# [Recorded information]
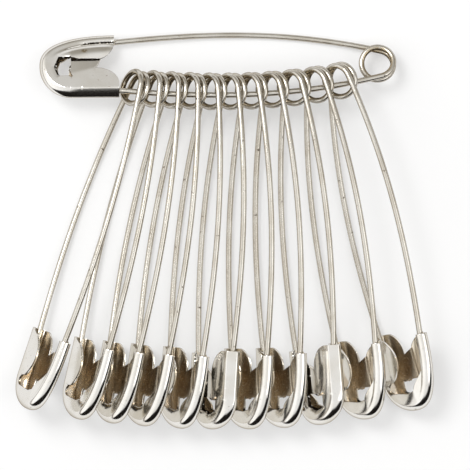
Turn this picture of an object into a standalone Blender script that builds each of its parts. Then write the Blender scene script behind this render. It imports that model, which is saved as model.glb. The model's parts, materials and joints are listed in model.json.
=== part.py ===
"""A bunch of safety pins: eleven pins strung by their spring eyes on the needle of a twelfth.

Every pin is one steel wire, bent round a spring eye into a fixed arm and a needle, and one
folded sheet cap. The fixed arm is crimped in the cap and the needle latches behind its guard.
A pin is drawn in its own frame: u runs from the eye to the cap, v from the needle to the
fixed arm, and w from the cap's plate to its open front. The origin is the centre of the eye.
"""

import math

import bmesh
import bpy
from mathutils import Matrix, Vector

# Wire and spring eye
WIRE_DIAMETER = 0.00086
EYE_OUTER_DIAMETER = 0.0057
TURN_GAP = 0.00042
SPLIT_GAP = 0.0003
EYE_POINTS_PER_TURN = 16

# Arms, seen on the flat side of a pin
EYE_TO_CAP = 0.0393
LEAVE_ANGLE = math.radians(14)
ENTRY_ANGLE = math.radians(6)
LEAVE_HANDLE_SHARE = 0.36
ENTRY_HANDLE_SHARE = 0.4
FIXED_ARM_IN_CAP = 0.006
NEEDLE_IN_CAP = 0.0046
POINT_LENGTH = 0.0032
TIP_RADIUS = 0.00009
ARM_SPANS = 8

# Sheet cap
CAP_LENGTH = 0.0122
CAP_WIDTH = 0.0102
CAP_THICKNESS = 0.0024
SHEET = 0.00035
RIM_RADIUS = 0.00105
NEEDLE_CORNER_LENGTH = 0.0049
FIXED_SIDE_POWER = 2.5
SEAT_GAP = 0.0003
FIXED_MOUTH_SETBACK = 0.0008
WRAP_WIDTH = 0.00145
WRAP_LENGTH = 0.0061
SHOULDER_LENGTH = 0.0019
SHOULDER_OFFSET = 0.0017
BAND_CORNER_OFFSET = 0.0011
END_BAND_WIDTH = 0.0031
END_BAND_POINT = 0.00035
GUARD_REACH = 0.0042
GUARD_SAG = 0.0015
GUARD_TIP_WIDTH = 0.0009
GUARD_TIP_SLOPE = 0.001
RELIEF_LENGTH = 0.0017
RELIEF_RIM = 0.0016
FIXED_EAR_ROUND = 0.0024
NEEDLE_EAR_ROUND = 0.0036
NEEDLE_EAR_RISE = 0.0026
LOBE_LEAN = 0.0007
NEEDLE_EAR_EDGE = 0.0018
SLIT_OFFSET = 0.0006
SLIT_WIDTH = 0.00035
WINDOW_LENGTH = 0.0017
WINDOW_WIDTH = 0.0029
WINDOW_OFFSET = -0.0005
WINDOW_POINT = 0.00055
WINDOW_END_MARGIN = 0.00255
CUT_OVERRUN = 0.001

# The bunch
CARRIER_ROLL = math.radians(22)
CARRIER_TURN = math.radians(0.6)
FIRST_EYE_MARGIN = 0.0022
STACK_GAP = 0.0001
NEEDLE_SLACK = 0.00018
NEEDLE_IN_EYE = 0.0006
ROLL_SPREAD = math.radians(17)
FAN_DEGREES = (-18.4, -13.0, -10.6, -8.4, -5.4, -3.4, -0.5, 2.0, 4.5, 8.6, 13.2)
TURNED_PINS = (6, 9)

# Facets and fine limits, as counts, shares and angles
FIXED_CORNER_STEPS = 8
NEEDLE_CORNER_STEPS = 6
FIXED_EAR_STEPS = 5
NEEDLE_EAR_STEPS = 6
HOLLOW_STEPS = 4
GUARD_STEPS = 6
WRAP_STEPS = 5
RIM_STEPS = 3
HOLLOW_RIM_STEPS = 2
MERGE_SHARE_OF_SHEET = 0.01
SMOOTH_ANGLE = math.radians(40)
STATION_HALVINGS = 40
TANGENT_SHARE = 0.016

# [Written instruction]
All of the data shown above must be copied exactly.

# [Result of the task]
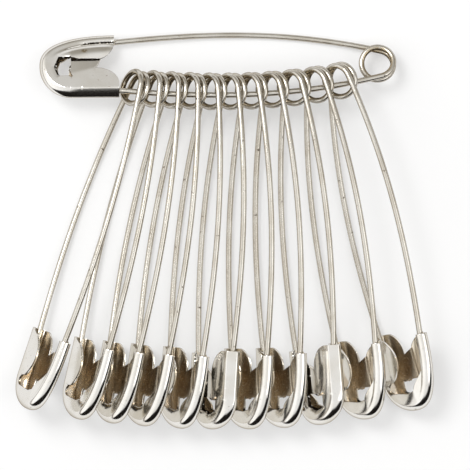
Turn this picture of an object into a standalone Blender script that builds each of its parts. Then write the Blender scene script behind this render. It imports that model, which is saved as model.glb. The model's parts, materials and joints are listed in model.json.
=== part.py ===
"""A bunch of safety pins: eleven pins strung by their spring eyes on the needle of a twelfth.

Every pin is one steel wire, bent round a spring eye into a fixed arm and a needle, and one
folded sheet cap. The fixed arm is crimped in the cap and the needle latches behind its guard.
A pin is drawn in its own frame: u runs from the eye to the cap, v from the needle to the
fixed arm, and w from the cap's plate to its open front. The origin is the centre of the eye.
"""

import math

import bmesh
import bpy
from mathutils import Matrix, Vector

# Wire and spring eye
WIRE_DIAMETER = 0.00086
EYE_OUTER_DIAMETER = 0.0057
TURN_GAP = 0.00042
SPLIT_GAP = 0.0003
EYE_POINTS_PER_TURN = 16

# Arms, seen on the flat side of a pin
EYE_TO_CAP = 0.0393
LEAVE_ANGLE = math.radians(14)
ENTRY_ANGLE = math.radians(6)
LEAVE_HANDLE_SHARE = 0.36
ENTRY_HANDLE_SHARE = 0.4
FIXED_ARM_IN_CAP = 0.006
NEEDLE_IN_CAP = 0.0046
POINT_LENGTH = 0.0032
TIP_RADIUS = 0.00009
ARM_SPANS = 8

# Sheet cap
CAP_LENGTH = 0.0122
CAP_WIDTH = 0.0102
CAP_THICKNESS = 0.0024
SHEET = 0.00035
RIM_RADIUS = 0.00105
NEEDLE_CORNER_LENGTH = 0.0049
FIXED_SIDE_POWER = 2.5
SEAT_GAP = 0.0003
FIXED_MOUTH_SETBACK = 0.0008
WRAP_WIDTH = 0.00145
WRAP_LENGTH = 0.0061
SHOULDER_LENGTH = 0.0019
SHOULDER_OFFSET = 0.0017
BAND_CORNER_OFFSET = 0.0011
END_BAND_WIDTH = 0.0031
END_BAND_POINT = 0.00035
GUARD_REACH = 0.0042
GUARD_SAG = 0.0015
GUARD_TIP_WIDTH = 0.0009
GUARD_TIP_SLOPE = 0.001
RELIEF_LENGTH = 0.0017
RELIEF_RIM = 0.0016
FIXED_EAR_ROUND = 0.0024
NEEDLE_EAR_ROUND = 0.0036
NEEDLE_EAR_RISE = 0.0026
LOBE_LEAN = 0.0007
NEEDLE_EAR_EDGE = 0.0018
SLIT_OFFSET = 0.0006
SLIT_WIDTH = 0.00035
WINDOW_LENGTH = 0.0017
WINDOW_WIDTH = 0.0029
WINDOW_OFFSET = -0.0005
WINDOW_POINT = 0.00055
WINDOW_END_MARGIN = 0.00255
CUT_OVERRUN = 0.001

# The bunch
CARRIER_ROLL = math.radians(22)
CARRIER_TURN = math.radians(0.6)
FIRST_EYE_MARGIN = 0.0022
STACK_GAP = 0.0001
NEEDLE_SLACK = 0.00018
NEEDLE_IN_EYE = 0.0006
ROLL_SPREAD = math.radians(17)
FAN_DEGREES = (-18.4, -13.0, -10.6, -8.4, -5.4, -3.4, -0.5, 2.0, 4.5, 8.6, 13.2)
TURNED_PINS = (6, 9)

# Facets and fine limits, as counts, shares and angles
FIXED_CORNER_STEPS = 8
NEEDLE_CORNER_STEPS = 6
FIXED_EAR_STEPS = 5
NEEDLE_EAR_STEPS = 6
HOLLOW_STEPS = 4
GUARD_STEPS = 6
WRAP_STEPS = 5
RIM_STEPS = 3
HOLLOW_RIM_STEPS = 2
MERGE_SHARE_OF_SHEET = 0.01
SMOOTH_ANGLE = math.radians(40)
STATION_HALVINGS = 40
TANGENT_SHARE = 0.016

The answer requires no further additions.